DESCRIPTION OF THE TASK
Which lines hold the word "materials"? Copy each of them from the material.

====== DATASET ROWS

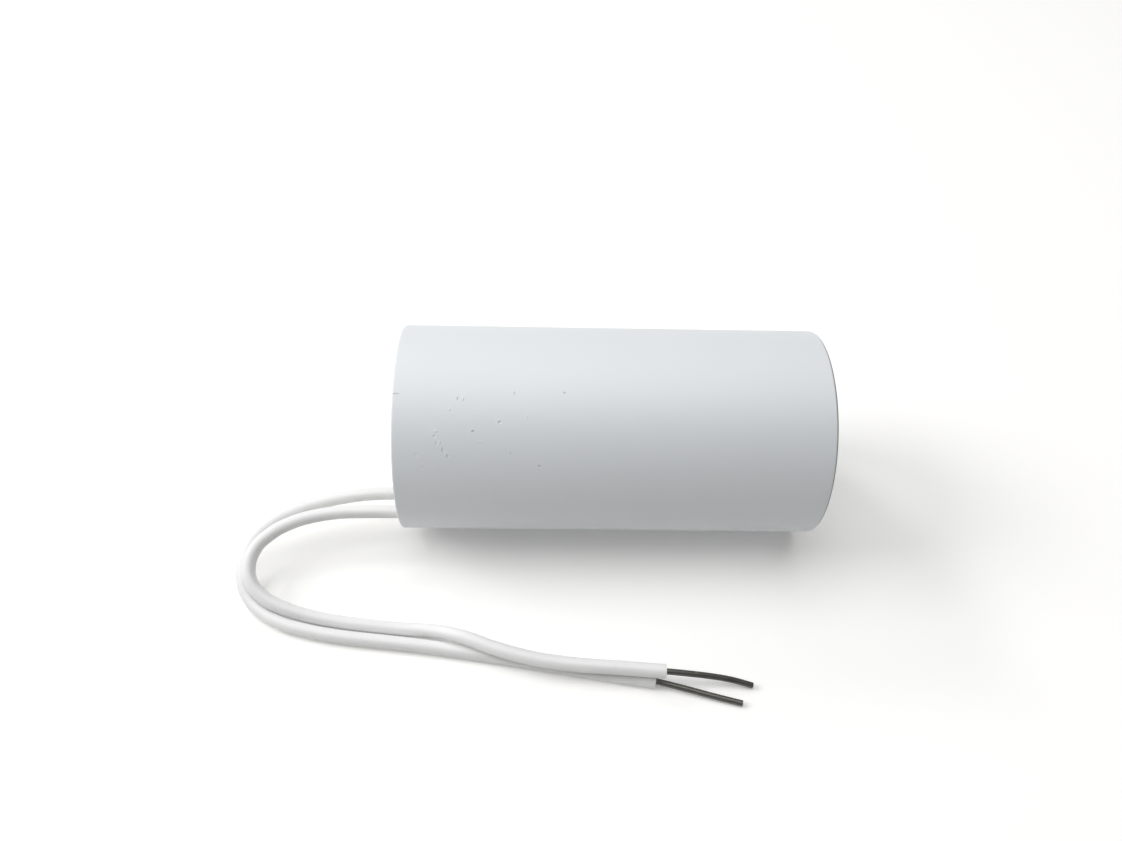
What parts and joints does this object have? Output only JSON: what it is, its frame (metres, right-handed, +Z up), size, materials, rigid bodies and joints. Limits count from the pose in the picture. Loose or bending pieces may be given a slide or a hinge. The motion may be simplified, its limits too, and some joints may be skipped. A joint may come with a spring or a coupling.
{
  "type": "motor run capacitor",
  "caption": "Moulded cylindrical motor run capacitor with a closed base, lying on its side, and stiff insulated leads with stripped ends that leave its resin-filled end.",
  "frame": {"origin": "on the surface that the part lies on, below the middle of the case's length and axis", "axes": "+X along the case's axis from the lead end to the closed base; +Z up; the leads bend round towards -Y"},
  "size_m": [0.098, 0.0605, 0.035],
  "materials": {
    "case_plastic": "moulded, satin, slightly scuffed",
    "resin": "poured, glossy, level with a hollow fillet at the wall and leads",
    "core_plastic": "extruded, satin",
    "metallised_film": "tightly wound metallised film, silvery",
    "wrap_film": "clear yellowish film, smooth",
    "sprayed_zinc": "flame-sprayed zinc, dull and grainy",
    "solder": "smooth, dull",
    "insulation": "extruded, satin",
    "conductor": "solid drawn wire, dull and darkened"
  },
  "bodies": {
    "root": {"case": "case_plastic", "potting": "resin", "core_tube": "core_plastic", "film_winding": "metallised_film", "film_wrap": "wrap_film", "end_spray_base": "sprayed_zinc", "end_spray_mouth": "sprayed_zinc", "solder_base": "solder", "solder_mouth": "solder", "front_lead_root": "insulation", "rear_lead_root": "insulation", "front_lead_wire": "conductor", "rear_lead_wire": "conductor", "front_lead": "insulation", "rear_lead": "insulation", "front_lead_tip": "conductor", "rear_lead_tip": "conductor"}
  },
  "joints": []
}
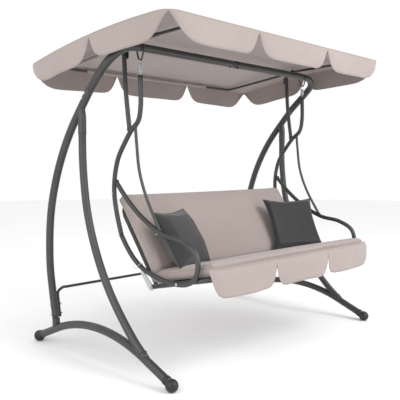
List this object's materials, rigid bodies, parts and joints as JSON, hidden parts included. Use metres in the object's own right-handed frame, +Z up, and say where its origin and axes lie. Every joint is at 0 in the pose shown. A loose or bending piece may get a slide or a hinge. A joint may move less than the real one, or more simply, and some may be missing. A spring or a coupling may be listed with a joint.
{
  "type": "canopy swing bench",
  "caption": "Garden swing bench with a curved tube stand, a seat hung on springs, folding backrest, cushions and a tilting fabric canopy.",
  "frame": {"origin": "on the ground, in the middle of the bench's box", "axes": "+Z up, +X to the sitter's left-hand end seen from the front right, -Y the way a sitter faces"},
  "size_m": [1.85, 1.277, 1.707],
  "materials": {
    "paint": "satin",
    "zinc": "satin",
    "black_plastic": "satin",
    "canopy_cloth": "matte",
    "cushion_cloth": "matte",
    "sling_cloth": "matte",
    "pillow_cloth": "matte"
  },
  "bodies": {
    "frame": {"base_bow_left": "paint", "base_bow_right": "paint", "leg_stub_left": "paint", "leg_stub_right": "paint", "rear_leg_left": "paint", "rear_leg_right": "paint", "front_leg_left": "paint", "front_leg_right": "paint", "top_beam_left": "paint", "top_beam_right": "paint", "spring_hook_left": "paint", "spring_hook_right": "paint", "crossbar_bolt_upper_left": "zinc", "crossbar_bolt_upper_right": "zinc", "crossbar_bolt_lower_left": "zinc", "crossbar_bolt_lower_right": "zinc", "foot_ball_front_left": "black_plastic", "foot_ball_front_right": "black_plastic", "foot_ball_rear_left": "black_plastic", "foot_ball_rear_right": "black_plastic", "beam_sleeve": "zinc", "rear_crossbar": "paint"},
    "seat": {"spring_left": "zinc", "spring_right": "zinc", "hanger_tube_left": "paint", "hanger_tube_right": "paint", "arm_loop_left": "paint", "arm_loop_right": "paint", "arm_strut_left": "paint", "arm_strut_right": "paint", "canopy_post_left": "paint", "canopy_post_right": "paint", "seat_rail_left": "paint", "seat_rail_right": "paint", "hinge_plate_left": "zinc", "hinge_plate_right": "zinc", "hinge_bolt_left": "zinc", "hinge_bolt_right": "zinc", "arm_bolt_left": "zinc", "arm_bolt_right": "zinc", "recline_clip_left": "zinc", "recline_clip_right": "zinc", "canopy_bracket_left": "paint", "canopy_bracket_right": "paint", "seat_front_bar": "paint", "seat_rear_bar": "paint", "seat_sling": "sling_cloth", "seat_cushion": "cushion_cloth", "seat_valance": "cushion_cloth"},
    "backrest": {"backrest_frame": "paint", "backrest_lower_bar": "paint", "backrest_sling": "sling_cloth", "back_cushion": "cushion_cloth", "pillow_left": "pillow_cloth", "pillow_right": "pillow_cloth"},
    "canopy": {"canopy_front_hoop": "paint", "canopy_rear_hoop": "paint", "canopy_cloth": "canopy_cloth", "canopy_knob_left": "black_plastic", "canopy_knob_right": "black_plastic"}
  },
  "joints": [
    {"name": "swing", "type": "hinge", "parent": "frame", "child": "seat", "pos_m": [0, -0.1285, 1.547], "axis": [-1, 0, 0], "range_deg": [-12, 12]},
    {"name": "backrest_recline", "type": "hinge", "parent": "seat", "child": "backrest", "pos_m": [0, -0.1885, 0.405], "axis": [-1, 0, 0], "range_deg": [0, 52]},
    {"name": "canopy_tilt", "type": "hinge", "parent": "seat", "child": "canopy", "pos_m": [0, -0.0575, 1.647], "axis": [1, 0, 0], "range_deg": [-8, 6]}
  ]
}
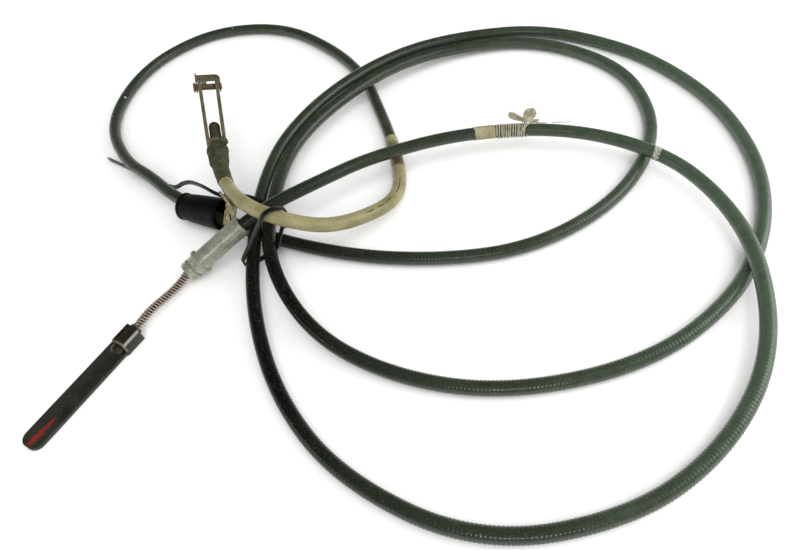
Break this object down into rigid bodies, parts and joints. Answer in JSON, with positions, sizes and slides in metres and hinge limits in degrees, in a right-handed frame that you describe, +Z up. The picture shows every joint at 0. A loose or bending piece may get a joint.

============

RESULT
What parts and joints does this object have? Output only JSON: what it is, its frame (metres, right-handed, +Z up), size, materials, rigid bodies and joints. Limits count from the pose in the picture. Loose or bending pieces may be given a slide or a hinge. The motion may be simplified, its limits too, and some joints may be skipped. A joint may come with a spring or a coupling.
  "materials": {
List this object's materials, rigid bodies, parts and joints as JSON, hidden parts included. Use metres in the object's own right-handed frame, +Z up, and say where its origin and axes lie. Every joint is at 0 in the pose shown. A loose or bending piece may get a slide or a hinge. A joint may move less than the real one, or more simply, and some may be missing. A spring or a coupling may be listed with a joint.
  "materials": {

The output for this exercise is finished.